Establishing Continued Medical Need and Continued Use
by Andrea Stark
The American Sleep Apnea Association estimates that approximately 22 million Americans have sleep apnea, so demand for devices that treat the condition is high. Unfortunately, according to data from the Centers for Medicare & Medicaid Services, more than 50 percent of positive airway pressure (PAP) claims contain errors.
While PAP devices may have one of the highest error rates, they’re by no means the only products with high errors. In fact, any products that require documentation to establish “continued medical need” and “continued use” may be more prone to errors. Here’s what you need to know to help you ask for exactly the documentation you need.
Continued Medical Need:
Ongoing coverage for equipment that remains in use requires documentation establishing that the equipment continues to be medically necessary. These are the types of documentation that support “continued medical need”:
- A recent order for refills of supplies by the treating physician (only applies to items that have associated recurring supplies)

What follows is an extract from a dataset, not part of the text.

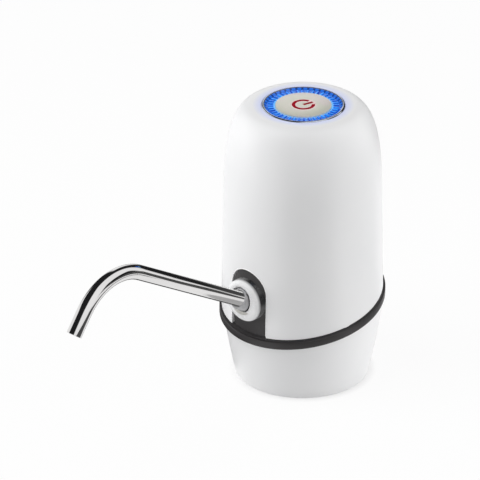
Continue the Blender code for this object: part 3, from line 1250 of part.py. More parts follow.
def make_light_ring():
    """Light guide with raised radial ribs, on a tray that the button's spring stands on."""
    top = BEZEL_TOP_Z - RING_RECESS - RING_RIB
    outline = [(RING_R, top), (RING_R, TRAY_Z), (TRAY_HOLE_R, TRAY_Z), (TRAY_HOLE_R, TRAY_TOP_Z),
               (RING_INNER_R, TRAY_TOP_Z), (RING_INNER_R, top)]
    guide = baked(turned("light_ring", outline, 2 * RING_RIBS, upright()))
    mesh = bmesh.new()
    mesh.from_mesh(guide.data)
    crown = [f for f in mesh.faces if f.normal.z > 0.9 and abs(f.calc_center_median().z - top) < MERGE]
    centre = plan(0.0, 0.0, 0.0)
    crown.sort(key=lambda f: math.atan2(*(f.calc_center_median() - centre).to_2d()))
    raised = bmesh.ops.extrude_face_region(mesh, geom=crown[::2])
    moved = [item for item in raised["geom"] if isinstance(item, bmesh.types.BMVert)]
    bmesh.ops.translate(mesh, verts=moved, vec=(0.0, 0.0, RING_RIB))
    bmesh.ops.delete(mesh, geom=[f for f in crown[::2] if f.is_valid], context="FACES_ONLY")
    mesh.to_mesh(guide.data)
    mesh.free()
    return paint(guide, (0.10, 0.35, 0.95), 0.25)


def icon_strokes(name, low, high, grow, home):
    """Power symbol: an open circle and a bar through its opening, each stroke widened by grow."""
    half = ICON_STROKE / 2 + grow
    middle = ICON_R - ICON_STROKE / 2
    start = math.pi / 2 + ICON_GAP_HALF - grow / middle
    sweep = 2 * math.pi - 2 * ICON_GAP_HALF + 2 * grow / middle
    outline = []
    for radius, steps in ((middle + half, range(21)), (middle - half, range(20, -1, -1))):
        for i in steps:
            turn = start + sweep * i / 20
            outline.append((radius * math.cos(turn), radius * math.sin(turn)))
    frame = upright() @ Matrix.Rotation(-ICON_TURN, 4, "Z")
    circle = prism(f"{name}_circle", outline, low, high, frame, home)
    tip = ICON_BAR + grow
    bar = prism(f"{name}_bar", [(-half, -grow), (half, -grow), (half, tip), (-half, tip)], low, high, frame,
                home)
    return circle, bar


def make_button_cap():
    top = CAP_TOP_Z
    low = CAP_UNDER_Z - CAP_SKIRT_DROP
    outline = [(0.0, top), (CAP_R - CAP_EDGE, top), (CAP_R, top - CAP_EDGE), (CAP_R, low),
               (CAP_R - CAP_SKIRT, low), (CAP_R - CAP_SKIRT, CAP_UNDER_Z), (0.0, CAP_UNDER_Z)]
    cap = turned("button_cap", outline, 40, upright(), closed=False)
    for tool in icon_strokes("slot", CAP_UNDER_Z - OVERRUN, top + OVERRUN, ICON_FIT, CUTTERS):
        cut(cap, tool)
    return paint(cap, (0.62, 0.58, 0.54), 0.32, 1.0)


def make_power_icon():
    """Red light guide: its strokes fill the slots of the cap, its stem works the switch."""
    high = CAP_UNDER_Z - GAP
    outline = [(0.0, high), (ICON_DISC_R, high), (ICON_DISC_R, high - ICON_DISC), (STEM_R, high - ICON_DISC),
               (STEM_R, STEM_Z), (0.0, STEM_Z)]
    guide = turned("power_icon", outline, 24, upright(), closed=False)
    for tool in icon_strokes("stroke", high - ICON_DISC / 2, CAP_TOP_Z, 0.0, CUTTERS):
        join(guide, tool)
    return paint(guide, (0.85, 0.05, 0.10), 0.3)


def make_button_spring():
    low = TRAY_TOP_Z + GAP + SPRING_WIRE_R
    high = CAP_UNDER_Z - GAP - SPRING_WIRE_R
    count = SPRING_TURNS * SPRING_POINTS
    points = []
    for i in range(count + 1):
        turn = 2 * math.pi * i / SPRING_POINTS
        points.append(plan(SPRING_R * math.cos(turn), SPRING_R * math.sin(turn),
                           low + (high - low) * i / count))
    return paint(pipe("button_spring", points, SPRING_WIRE_R, 1), *PLAIN_STEEL)


# Control board

def make_control_board():
    board = rod("control_board", BOARD_R, BOARD_Z, BOARD_TOP_Z, 40, upright())
    for i, turn in enumerate(BOARD_SCREW_TURNS):
        x, s = around(BOARD_SCREW_CIRCLE, turn)
        cut(board, rod(f"board_hole_{i}", BOARD_SCREW_R + GAP, BOARD_Z - OVERRUN, BOARD_TOP_Z + OVERRUN,
                       SMALL_SIDES, upright(x, s), CUTTERS))
    return paint(board, *BOARD_GREEN)


def make_board_screws():
    for label, turn in zip(("right", "left"), BOARD_SCREW_TURNS):
        x, s = around(BOARD_SCREW_CIRCLE, turn)
        fastener = screw(f"board_screw_{label}", upright(x, s, BOARD_Z - GAP), BOARD + BOARD_SCREW_LENGTH,
                         BOARD_SCREW_R, BOARD_HEAD_R, BOARD_HEAD, 10)
        paint(fastener, *PLAIN_STEEL)


def make_light_strip():
    """Ring-shaped strip of light chips under the ribbed light guide."""
    low = BOARD_TOP_Z + GAP
    strip = ring("light_strip", CHIP_CIRCLE + STRIP_HALF, CHIP_CIRCLE - STRIP_HALF, low, low + STRIP, 36,
                 upright())
    for i in range(CHIP_COUNT):
        turn = 2 * math.pi * i / CHIP_COUNT
        x, s = around(CHIP_CIRCLE, turn)
        chip = box(f"chip_{i}", (CHIP_LENGTH, CHIP_WIDTH, CHIP), (0.0, 0.0, 0.0), CUTTERS)
        chip.matrix_world = upright(x, s, low + STRIP / 2 + CHIP / 2) @ Matrix.Rotation(turn, 4, "Z")
        join(strip, chip)
    return paint(strip, (0.90, 0.88, 0.70), 0.4)


def make_switch_body():
    low = BOARD_TOP_Z + GAP
    floor_z = STEM_Z - GAP - PLUNGER_LENGTH - BUTTON_TRAVEL - GAP
    body = box("switch_body", (SWITCH_SIDE, SWITCH_SIDE, SWITCH), plan(0.0, 0.0, low + SWITCH / 2))
    cut(body, rod("switch_bore", SWITCH_BORE_R, floor_z, low + SWITCH + OVERRUN, SMALL_SIDES, upright(),
                  CUTTERS))
    return paint(body, *BLACK_TRIM)


def make_switch_plunger():
    top = STEM_Z - GAP
    plunger = rod("switch_plunger", PLUNGER_R, top - PLUNGER_LENGTH, top, SMALL_SIDES, upright())
    return paint(plunger, *WHITE_TRIM)


def make_lead_header():
    header = box("lead_header", (HEADER_LENGTH, HEADER_WIDTH, HEADER),
                 plan(0.0, HEADER_S, HEADER_Z + HEADER / 2))
    return paint(header, *WHITE_TRIM)


# Charging socket

def make_charge_shell():
    centre = plan(0.0, -(PORT_FACE_S - PORT_DEPTH / 2), PORT_Z)
    shell = box("charge_shell", (PORT_WIDTH, PORT_DEPTH, PORT_HEIGHT), centre, PARTS, PORT_ROUND, 1)
    hollow = (PORT_WIDTH - 2 * PORT_SHELL, PORT_DEPTH, PORT_HEIGHT - 2 * PORT_SHELL)
    mouth = box("charge_mouth", hollow, centre + Vector((0.0, 2 * PORT_SHELL, 0.0)), CUTTERS,
                PORT_ROUND - PORT_SHELL, 1)
    cut(shell, mouth)
    return paint(shell, *BRIGHT_STEEL)


def make_charge_tongue():
    back = PORT_FACE_S - PORT_DEPTH + 2 * PORT_SHELL + GAP
    return paint(box("charge_tongue", (TONGUE_WIDTH, TONGUE_LENGTH, TONGUE),
                     plan(0.0, -(back + TONGUE_LENGTH / 2), PORT_Z)), *BLACK_TRIM)


def make_charge_board():
    centre = plan(0.0, -CHARGE_POST_S, CHARGE_BOARD_Z + CHARGE_BOARD / 2)
    board = box("charge_board", (CHARGE_BOARD_WIDTH, CHARGE_BOARD_DEPTH, CHARGE_BOARD), centre)
    for side in (-1, 1):
        cut(board, rod(f"charge_hole_{side}", CHARGE_PEG_R + GAP, CHARGE_BOARD_Z - OVERRUN,
                       CHARGE_BOARD_Z + CHARGE_BOARD + OVERRUN, 10,
                       upright(side * CHARGE_POST_X, -CHARGE_POST_S), CUTTERS))
    return paint(board, *BOARD_GREEN)


# Leads

def lead(name, start, end, steps=9):
    """Cable that leaves its start straight up and enters the header from straight below."""
    low = start.z + 2 * LEAD_R
    high = end.z - 2 * LEAD_R
    points = [start]
    for i in range(steps + 1):
        t = i / steps
        ease = t * t * (3 - 2 * t)
        points.append(Vector((start.x + (end.x - start.x) * ease, start.y + (end.y - start.y) * ease,
                              low + (high - low) * t)))
    points.append(end)
    return pipe(name, points, LEAD_R, 1)


def make_leads():
    under = HEADER_Z - GAP
    cell = lead("battery_lead", plan(CELL_X, 0.0, CELL_TOP_Z + GAP), plan(LEAD_SPACING, HEADER_S, under))
    paint(cell, (0.70, 0.03, 0.03), 0.5)
    motor = lead("motor_lead", plan(MOTOR_LEAD_X, PUMP_S, END_CAP_TOP_Z + GAP),
                 plan(-LEAD_SPACING, HEADER_S, under))
    paint(motor, (0.02, 0.02, 0.02), 0.5)
    inner_s = CHARGE_POST_S - CHARGE_BOARD_DEPTH / 2 + LEAD_R + GAP
    charge = lead("charge_lead", plan(0.0, -inner_s, CHARGE_BOARD_Z + CHARGE_BOARD + GAP),
                  plan(0.0, HEADER_S, under))
    paint(charge, (0.85, 0.85, 0.86), 0.5)


# Carrying the moving pieces

def carrier(name, frame, pieces, parent=None):
    """Empty on a joint's axis that carries the pieces which move with it."""
    mover = bpy.data.objects.new(name, None)
    PARTS.objects.link(mover)
    mover.matrix_world = frame
    mover.empty_display_size = TUBE_R
    bpy.context.view_layer.update()
    for piece in pieces + ([parent] if parent else []):
        place = piece.matrix_world.copy()
        piece.parent = mover
        piece.matrix_parent_inverse = mover.matrix_world.inverted()
        piece.matrix_world = place
    bpy.context.view_layer.update()
    return mover


def build():
    make_upper_housing()
    make_trim_band()
    make_lower_housing()
    make_neck_seal()
    make_front_plate()
    make_spout_collar()
    make_spout_socket()
    make_socket_screws()
    sleeve = [make_spout_sleeve(), make_spout_seal()]
    tube = [make_spout_tube()]
    make_inlet_fitting()
    make_inlet_nut()
    make_inlet_hose()
    make_outlet_hose()
    make_chassis()
    make_case_screws()
    make_housing_screws()
    make_battery_cell()
    make_cell_clamp()
    make_pump_cover()
    make_valve_plate()
    make_valve_sheet()
    make_diaphragm()
    make_pump_body()
    make_pump_screws()
    wobble = [make_wobble_plate()]
    rotor = [make_wobble_pin(), make_eccentric_hub(), make_motor_armature(), make_motor_shaft()]
    make_motor_can()
    make_motor_magnet()
    make_motor_end_cap()
    make_button_bezel()
    make_light_ring()
    cap = [make_button_cap(), make_power_icon()]
    make_button_spring()
    make_control_board()
    make_board_screws()
    make_light_strip()
    make_switch_body()
    plunger = [make_switch_plunger()]
    make_lead_header()
    make_charge_shell()
    make_charge_tongue()
    make_charge_board()
    make_leads()
    pull = carrier("spout_pull", spout_frame(), tube)
    carrier("spout_swivel", spout_frame(), sleeve, pull)
    turn = carrier("wobble_turn", wobble_frame(), wobble)
    carrier("motor_spin", upright(0.0, PUMP_S, SHAFT_Z), rotor, turn)
    carrier("button_press", upright(0.0, 0.0, CAP_TOP_Z), cap)
    carrier("plunger_press", upright(0.0, 0.0, STEM_Z), plunger)


build()
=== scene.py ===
# %% [markdown]
# # A water dispenser for a bottle's neck, dressed for its picture
#
# The solid parts already exist and carry the motion. This lesson puts a finished skin on
# them: each outer piece is modelled again with smooth, rounded faces, and every part gets a
# finish made of nodes. Nothing changes its size or place, so each new piece reads its
# measures from the same drawing as the solid it stands for.

# %% Load the frame
import math

import bmesh
import bpy
from mathutils import Matrix, Vector


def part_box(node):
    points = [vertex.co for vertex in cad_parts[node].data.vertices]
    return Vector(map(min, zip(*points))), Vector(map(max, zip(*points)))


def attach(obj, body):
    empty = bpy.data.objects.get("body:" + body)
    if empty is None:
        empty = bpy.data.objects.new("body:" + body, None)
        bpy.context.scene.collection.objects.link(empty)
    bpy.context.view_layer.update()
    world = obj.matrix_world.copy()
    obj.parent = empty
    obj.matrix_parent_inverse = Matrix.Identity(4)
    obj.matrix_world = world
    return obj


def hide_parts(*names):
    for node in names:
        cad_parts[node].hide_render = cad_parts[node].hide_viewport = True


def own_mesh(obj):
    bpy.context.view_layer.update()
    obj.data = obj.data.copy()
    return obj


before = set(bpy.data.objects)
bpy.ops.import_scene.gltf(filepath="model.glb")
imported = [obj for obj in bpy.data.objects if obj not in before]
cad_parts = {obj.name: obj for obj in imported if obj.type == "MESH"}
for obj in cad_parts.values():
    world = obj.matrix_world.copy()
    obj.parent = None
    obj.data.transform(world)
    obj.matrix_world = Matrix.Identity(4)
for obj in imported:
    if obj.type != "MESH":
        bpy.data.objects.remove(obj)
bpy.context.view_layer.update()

# %% [markdown]
# ## Where things are
#
# The dispenser is nearly all round pieces on one upright axis, so a place is easiest to
# say as a side step x, a distance s from the axis towards the spout, and a height z. The
# axis itself is read from the button's rim, which stands round it. All lengths are metres,
# written with a factor for millimetres so that they read like the drawing.

# %% The upright axis and its places
MM = 0.001
rim_low, rim_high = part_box("button_bezel")
AXIS_Y = (rim_low[1] + rim_high[1]) / 2
TURN = 2 * math.pi


def at(x, s, z):
    """World place of a point x to the side, s in front of the upright axis and z high."""
    return Vector((x, AXIS_Y - s, z))


def upright(z=0.0, turn=0.0):
    """Frame on the upright axis, turned about it by an angle in degrees."""
    return Matrix.Translation(at(0.0, 0.0, z)) @ Matrix.Rotation(math.radians(turn), 4, "Z")


def facing(s=0.0, z=0.0, rise=0.0):
    """Frame in front of the axis whose +Z points forward, raised by an angle."""
    return Matrix.Translation(at(0.0, s, z)) @ Matrix.Rotation(math.pi / 2 - rise, 4, "X")


pivot = at(0.0, 0.0, 0.0)
UPRIGHT = upright()
print("the axis stands at y =", round(AXIS_Y / MM, 3), "mm")

# %% [markdown]
# ## Ways of working
#
# Three moves make most pieces here. A turned piece starts as one vertex that is extruded
# from point to point of its outline, and the outline is then spun round an axis, as clay on
# a wheel. A sawn piece is a flat outline that is filled and extruded. A cut takes one solid
# away from another. Each move leaves the piece's object at the origin with its place in the
# mesh, which is what the export and the patterns of the finishes need.

# %% Selecting and closing
DOUBLE = 0.001 * MM


def clear_selection():
    """Back to object mode with nothing selected."""
    if bpy.context.object and bpy.context.object.mode == "EDIT":
        bpy.ops.object.mode_set(mode="OBJECT")
    bpy.ops.object.select_all(action="DESELECT")


def work_on(piece):
    """Makes a piece the only selected object and the active one."""
    clear_selection()
    piece.select_set(True)
    bpy.context.view_layer.objects.active = piece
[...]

- A recent change in prescription (modifying the original directives)
- A properly completed CMN with an appropriate length of need specified (only applies to the official CMS-approved forms)
- Timely documentation (within the past 12 months for items not subject to the face-to-face requirement and within the past six months for items subject to face-to-face) in the patient’s medical record showing usage and need of the item
“Continued use” is the term used to describe a patient’s ongoing utilization of supplies or rental items. These types of documents support continued use:
- Supplier records that document refills or additional supplies in compliance with refill documentation requirements; may also document continued use for base items if base items require recurring supplies (e.g., CPAP accessories justifying CPAP equipment)
- Supplier records that document the beneficiary’s confirmation of continued use of rental items
- Timely documentation (within the past 12 months) in the beneficiary’s medical record showing usage of the item, related options and accessories, and/or supplies
While managing these details is likely to prove challenging, there are tools that can help, such as automated systems designed specifically for document management and compliance. Whatever system you put in place, be sure that it’s designed to help you take a proactive approach to collecting and retaining documents. That way, you can avoid errors in rental and resupply billing and achieve compliance with every claim.